The first layer is sufficient for normal verification — if the cNFT is in the official collection, the TEE was trusted at mint time. The second layer provides a deeper, fully independent check that does not require trusting GlobalConfig at all.
Self-Proving Data via TEE Signature
The signed_json stored off-chain is self-proving. It contains the verification result plus a TEE signature (currently Ed25519). The signature is trustworthy not because of the algorithm, but because the private key is locked inside TEE hardware and cannot be extracted. The TEE will only sign data produced by the approved verification code (whose hash is pinned on-chain) — both the key isolation and the code integrity are necessary for the guarantee.

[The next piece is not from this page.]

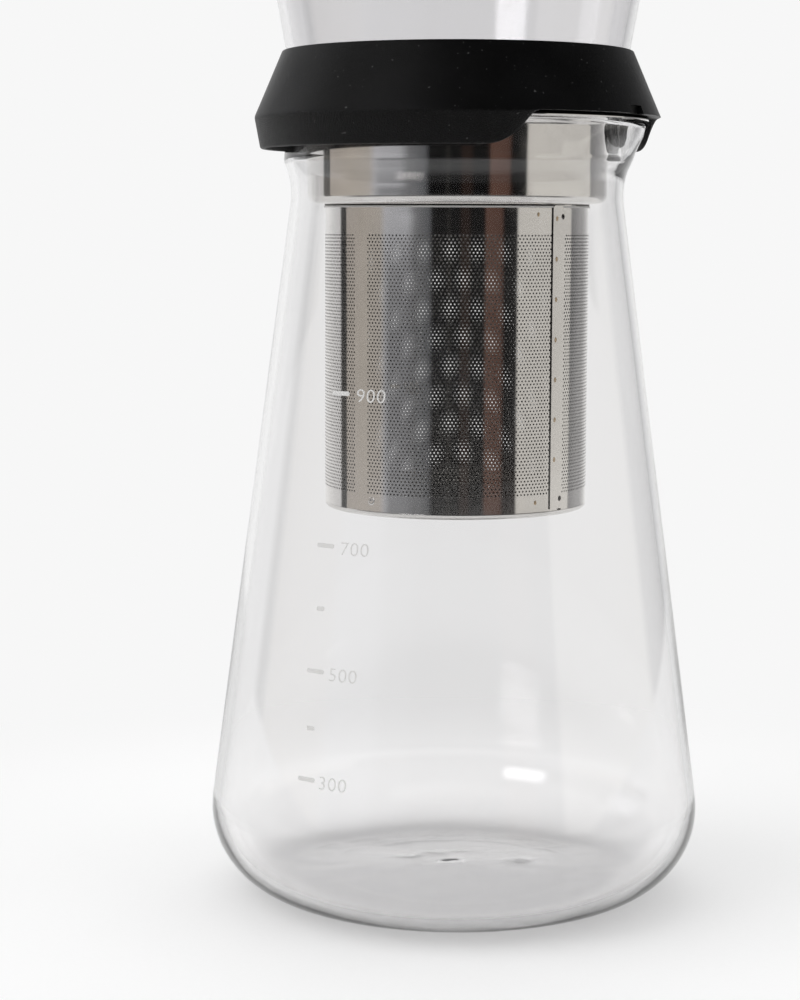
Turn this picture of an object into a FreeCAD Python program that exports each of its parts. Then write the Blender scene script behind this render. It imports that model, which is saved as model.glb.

This means the storage provider does not need to be trusted. Regardless of where the data is stored, the browser can verify its integrity by checking the signature. If the data has been tampered with, the verification fails.
GlobalConfig
GlobalConfig is an on-chain record on Solana that defines protocol-wide settings. The browser reads it directly from the blockchain — never from the RootLens server. It contains:
- Which cNFT collections are official (prevents fake collections)
- Which TEE nodes are trusted (their public keys)
- Which verification code (WASM) hashes are approved (prevents tampered code)
Because this data lives on-chain, the RootLens server cannot inject fake values. The browser reads the source of truth directly. However, whoever holds the GlobalConfig authority key can update these values — this is the governance trust point discussed above.